Key Differences in Grafana 10 (default version when choosing managed monitoring): Unified Alerting: Grafana 10 introduces a unified alerting system that allows managing alert rules, notification policies, and contact points in one place, making it easier to scale alerting across multiple dashboards. Contact Points and Notification Policies: In Grafana 10, notifications are managed via Contact Points and Notification Policies, giving more control over how alerts are grouped, escalated, or silenced. Multi-condition Alerts: You can now create more advanced alert conditions that evaluate multiple queries and use logical operators to trigger alerts.
Limitations
- This feature is not yet fully mature, stability and maturity will be a key focus of the next release.
- Not fully automated: dashboards and Alerts are added manually at the moment and some promethues rule must be created to use public grafana dashboard ( nginx ingress)
- No private access (no private endpoint)

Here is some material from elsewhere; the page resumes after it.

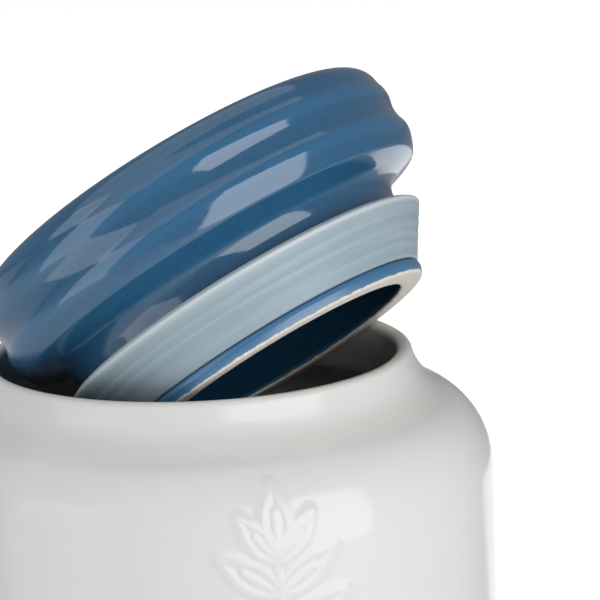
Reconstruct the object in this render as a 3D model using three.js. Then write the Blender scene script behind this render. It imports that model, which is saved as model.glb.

- Baseline infrastructure has not enough resources to prometheus exporter and oms
- Azure use own crd to service/pod monitor. Due to azure prometheus billing rule only a few COTS should be configured to use new crds
- nginx
- flux
- Grafana enterprise is disabled
- Installing, uninstalling and upgrading plugins from the Grafana Catalog isn't possible
- All users must have accounts in Microsoft Entra ID. Third-party accounts aren't supported. As a workaround, use the default tenant of your Azure subscription with your Grafana instance and add other users as guests.
- Azure Managed Grafana currently doesn't support the Grafana Role Based Access Control (RBAC) feature and the RBAC API is therefore disabled.
Conclusions
By following these steps, you can quickly get started with Azure Managed Prometheus and Azure Managed Grafana for monitoring AKS clusters and workloads. This setup allows you to visualize performance metrics, monitor logs, set up alerts, and gain actionable insights with minimal infrastructure overhead. These fully managed services provide a scalable and secure solution to meet your Kubernetes monitoring needs.